Drummond-Mayrie, a University of New Hampshire-commit, took off on a 52-yard touchdown run that restored a two-score lead for Central Catholic.

“There was a huge hole and then I just saw the corner come up one-on-one and I knew if I made a move that I would get tackled,” described the senior. “I got yelled at earlier this season for putting a move on, so I just ran him over and looked at the screen to see how close they were and just sprinted.”

His head coach admitted that he is going to miss the running back both on the field as a presence in the locker room.

“He’s one of my favorite kids that I’ve ever coached,” remarked Adamopoulos. “I said to him that this was going to be his day and he responded on offense, on defense…UNH is getting a great player.”

A Joe Gaziano 30-yard field goal made the score 20-10 at the half. Xaverian then made a stop on the Raiders opening possession, but a Hawks player unnecessarily tried to cover the punt and the Raiders grabbed the loose ball to regain possession at the Xaverian 32. Three snaps later, Drummond-Mayrie scored again and made it 27-10.

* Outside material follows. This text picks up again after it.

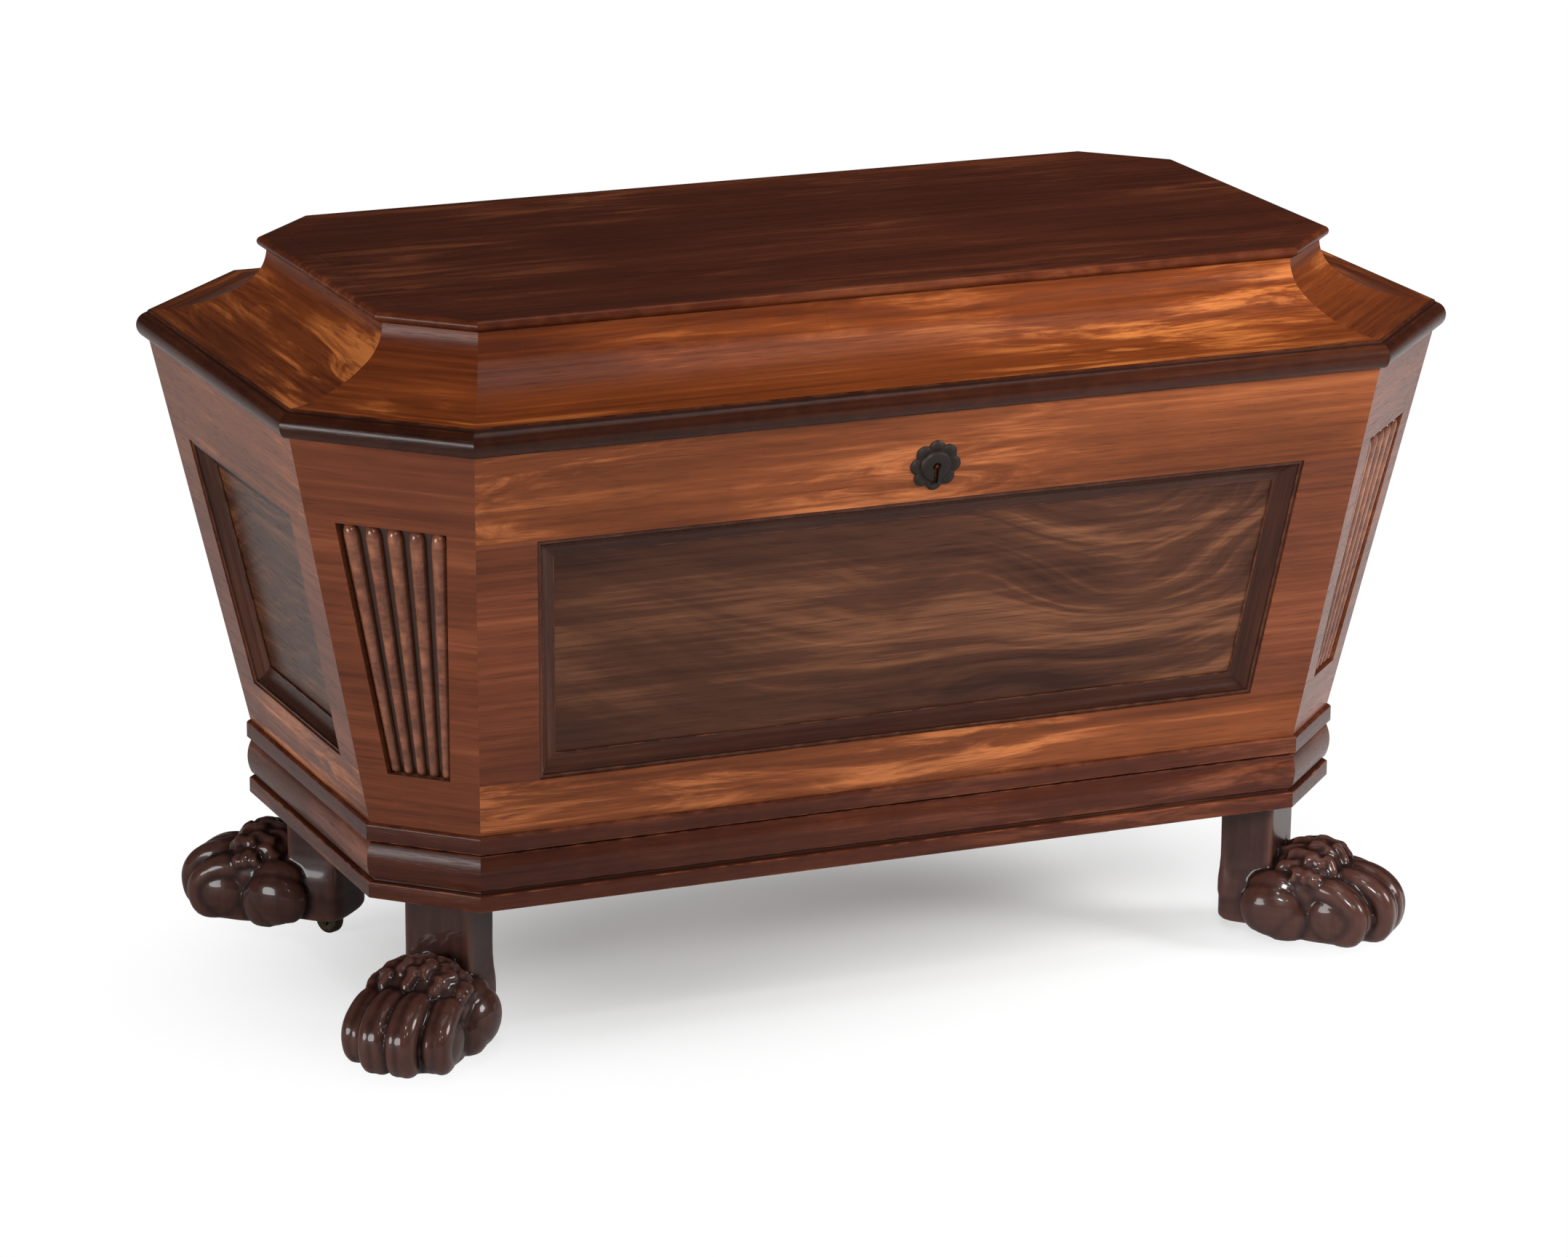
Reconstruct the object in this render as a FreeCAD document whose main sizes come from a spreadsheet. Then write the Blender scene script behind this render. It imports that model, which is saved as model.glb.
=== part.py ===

At the start of the fourth quarter, Xaverian looked like it may have some more magic like it had in the second half comeback against Attleboro in the semifinal. An interception by D’Aundre Holmes gave the Hawks the ball at the Raiders 22. On the next play, Jake Farrell (6-19, 80 yards, 10 carries for 47 yards) hit A.J. King for a touchdown to bring them back within 10 points.

Xaverian would get the ball back, but the Raiders defense made several key plays to force another three and out. The Hawks offense, playing without stars D.J. Sperzel and Shayne Kaminski, could not sustain drives and struggled against the hard-hitting Raiders.

“Well, I would’ve liked to have an offensive turnaround right there,” said Xaverian head coach Charlie Stevenson about the fourth quarter sequence. “The clock was kind of against us and, you know, we give them credit. They made the plays on both sides of the ball when they needed to.”

He added, “I thought they were a good football team; they outplayed us. I congratulate them; they deserved to win the game tonight. We had a hard time matching up with them all over the board.”

Central Catholic wrapped up the victory with a highlight-reel catch by senior wide receiver Cody Demers for a 19-yard touchdown with just 2:33 remaining.

Drummond-Mayrie noted, “We’re kind of used to it but we kind of like it - being the underdog, coming from behind, picking everybody off one-by-one and it just makes the win that much better.”